Una última cuestión antes de proceder a la despedida final. Se trata de la pretendida excomunión promulgada contra nosotros como admirador confeso y presunto discípulo indirecto de D. Gustavo Bueno. A este respecto sólo nos cabría una confesión de culpa y reconocimiento de falta, como sin duda esperan los inquisidores o comisarios, por no haber sabido estar a la altura intelectual del maestro, no haber aprendido siquiera los rudimentos básicos de la lección y no haber sido capaz de entender en toda su complejidad y densidad la doctrina del cierre categorial y la ontología materialista correspondiente.

No yerran totalmente en el anatema, nos tememos. Porque somos muy conscientes y en repetidas ocasiones hemos reiterado nuestras humanas debilidades de formación filosófica (por no decir de formación cultural general). De tal modo que quizá sea cierto, como apuntaba el señor Sánchez Martínez, que «resulta sorprendente que una mente tan lúcida y sublime como la de D. Enrique no capte los matices» y se pierda en «estas cuestiones (que) no parece entenderlas» (El Catoblepas, nº 17). Lo cual, por otra parte, desmentiría la paralela acusación de soberbia intelectual y autoconfianza excesiva que desliza el mismo señor y en el mismo artículo bajo esta requisitoria tronante:

...criticamos el academicismo (con tendencias dogmáticas, escolásticas, y «sin implantación política» real en el presente, a pesar de que nos tacha de «presentistas») en que suelen derivar multitud de sabios, especialmente los universitarios. (...)
D. Enrique, en la «línea argumental» que estamos defendiendo en este artículo, parecer presuponer (cual Dios omnisciente, con ciencia de simple inteligencia y de visión) que ciertas personas pueden saberlo todo desde un principio (...).
Y le preguntamos, inquisitorialmente, ¿tanto le cuesta rectificar y asumir los propios errores? ¿Es que un profesor académico, universitario, no puede confundirse? ¿Debe saberlo todo?

Sobran las respuestas a estas alturas por nuestra parte.
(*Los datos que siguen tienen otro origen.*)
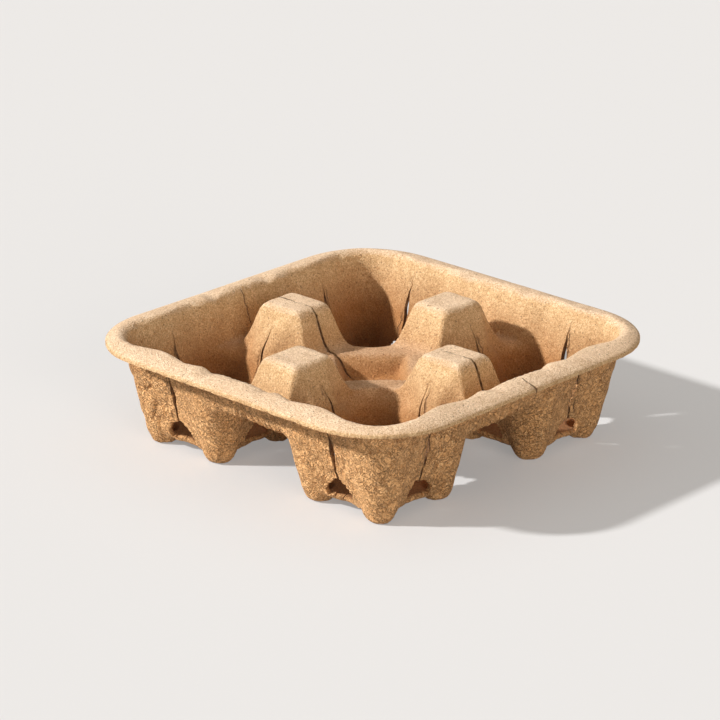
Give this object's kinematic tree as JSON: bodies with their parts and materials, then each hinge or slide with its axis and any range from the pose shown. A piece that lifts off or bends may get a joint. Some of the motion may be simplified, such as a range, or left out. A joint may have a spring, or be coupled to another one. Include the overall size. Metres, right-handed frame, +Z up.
{
  "type": "cup carrier",
  "caption": "Square moulded pulp tray that carries drinks cups: deep legged pockets, raised peaks between them, a middle dish and a rolled rim.",
  "frame": {"origin": "middle of the tray, on the surface that its feet stand on", "axes": "+Z up; +X and +Y along the tray's sides, which are alike"},
  "size_m": [0.195, 0.195, 0.054],
  "materials": {
    "moulded_pulp": "matte brown recycled paper pulp, smooth inside and rough outside"
  },
  "bodies": {
    "root": {"cup_carrier": "moulded_pulp"}
  },
  "joints": []
}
En todo caso, confesamos nuevamente nuestra admiración por la obra de D. Gustavo Bueno, aunque en muchas ocasiones se nos asemeje a una partitura escrita de muy difícil lectura pero de armoniosa y deliciosa audición, del mismo modo que uno es capaz de disfrutar escuchando el arte de la fuga de Bach sin atreverse siquiera a tratar de desentrañar su arquitectónica musical. Sucede, sin embargo, que al leer y releer los textos de D. Antonio Sánchez Martínez (y compañía) lamentablemente no nos ocurre de igual modo: seguimos sin poder leer la partitura en todos sus detalles, pero además la audición resulta una cacofonía inarmónica que recuerda mucho menos a Bach que a Penderecki (dicho sea con todos los respetos a los admiradores de éste). ¿Tendremos que disculparmos por seguir prefiriendo al melodioso original antes que a la pretendida copia disonante? Creemos que no, aunque sólo sea porque únicamente somos un presunto historiador de contumaz impenitencia profesional. ¡Qué le vamos a hacer! En el mundo hay y tiene que haber gente para todo. Y tanto nosotros como el señor Sánchez Martínez tenemos nuestro lugar en él, afortunadamente y mientras siga en vigor el sistema democrático vigente (coronado o no). Aunque debemos añadir que esta obligada convivencia no excluye que abriguemos la misma sensación incómoda que Winston Churchill ante la presencia en España del Caudillo de la Victoria en el año 1945: «No tengo la menor intención de iniciar una cruzada anti-Franco como tampoco pretendo pasearme con él cogido del brazo». Y por impenitente deformación profesional (o por prurito academicista o algo peor) se nos permitirá que digamos de qué «fuente», reliquia y prueba histórica procede la mencionada cita «verdadera», no inventada ni forzada (a lo sumo, traducida) : minuta manuscrita y confidencial del primer ministro para su secretario del Foreign Office, fechada el 11 de enero de 1945 y custodiada en el Public Record Office bajo la signatura archivística FO 371/49610 Z971.

En definitiva, que cada cual siga su curso humano y profesional después de esta falsa o fallida o «presunta polémica» entre desiguales y diferentes (al fin y al cabo, es de cretinos acudir a citas donde no se es bienvenido ni considerado más allá de la condición de «basura historiográfica»). Nosotros seguiremos haciendo presunta mala historia y deseamos que el señor Sánchez Martínez (y compañía) siga elaborando supuesta excelsa filosofía. Y a quien Dios y/o los hombres se las den (la razón y la aprobación), que San Pedro se las bendiga. Votum Soluit Libens Merito.